On the reverse side of team’s with savvy front offices comes the anchor that Mitch Marner put on his team with his massive contract. In Toronto’s defense, you can’t just let a player of Marner’s caliber sit out, but would he really have?

His holdout was well documented and the Leafs might still have been a bit scarred by Nylander’s prior holdout, but while Marner is a superstar level player, the fact is that this contract makes figuring out any other roster moves a Herculean task.


Is Svechnikov expected to sign a deal anywhere near Rantanen or Marner’s numbers? No, but it’s worth noting them anyway with how unpredictable the market has become.
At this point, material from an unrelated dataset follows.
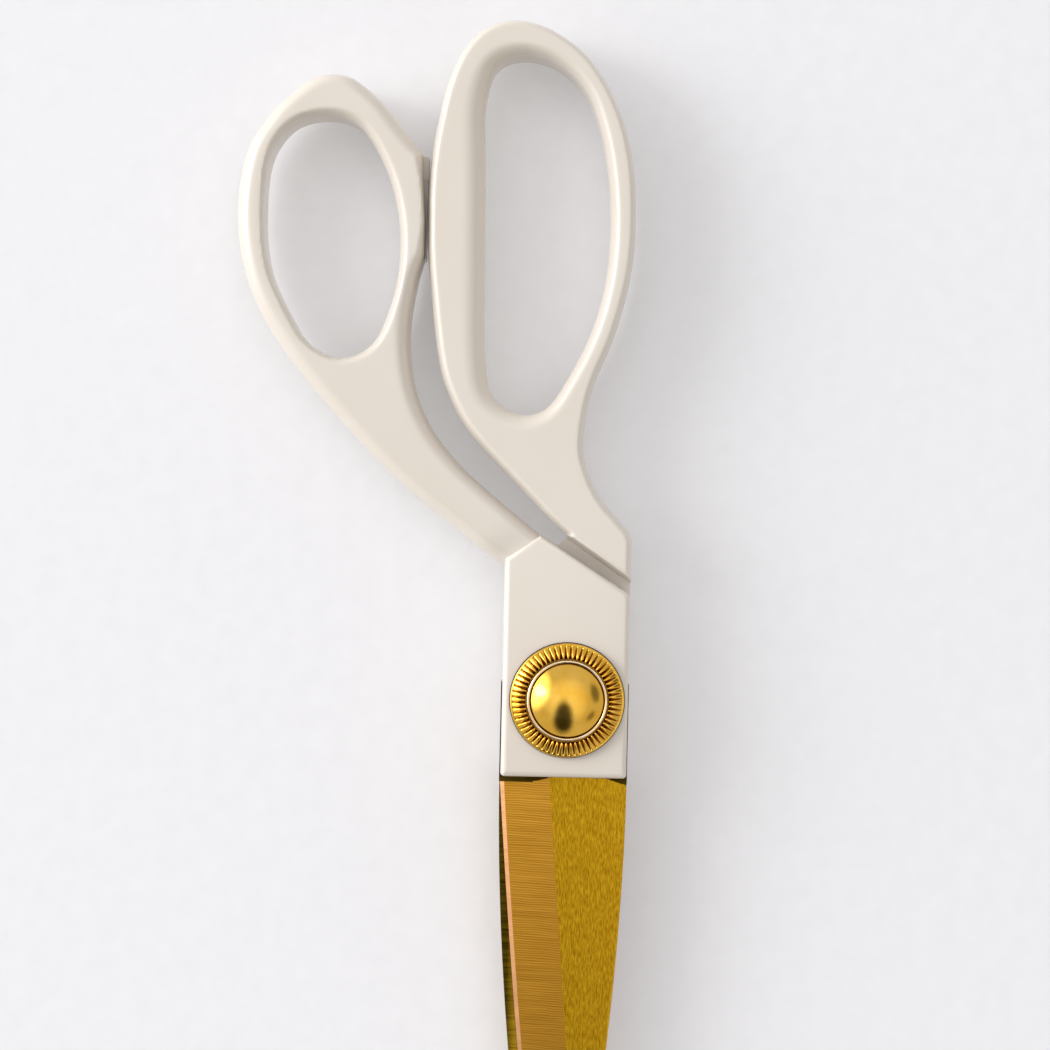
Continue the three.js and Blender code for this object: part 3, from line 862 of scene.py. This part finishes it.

Another important note is that there is always the chance of a potential offer sheet. It happened with Aho and it can happen with Svech too, but the Canes should match any offer that is thrown his way without a second thought.

With a down year from his elite second season, there’s room to discuss a potential — if any — drop in Svechnikov’s contract value, but it is all a waiting game to see how it will pan out at this point.

One last note is that Svechnikov doesn’t have arbitration rights so the Canes could decide to play a bit of hardball with him, but that is never something you want to end up doing and potentially isolate a player.

Evolving Hockey’s contract projections has Svechnikov signing a 4x$6.175 deal. That seems to be a very reasonable contract all around and one that falls into a similar vein as the other bridge deals listed.

Svechnikov can probably be expected to sign anywhere from $5.5 million at the best value to upwards of $7 million on a two or four year bridge deal.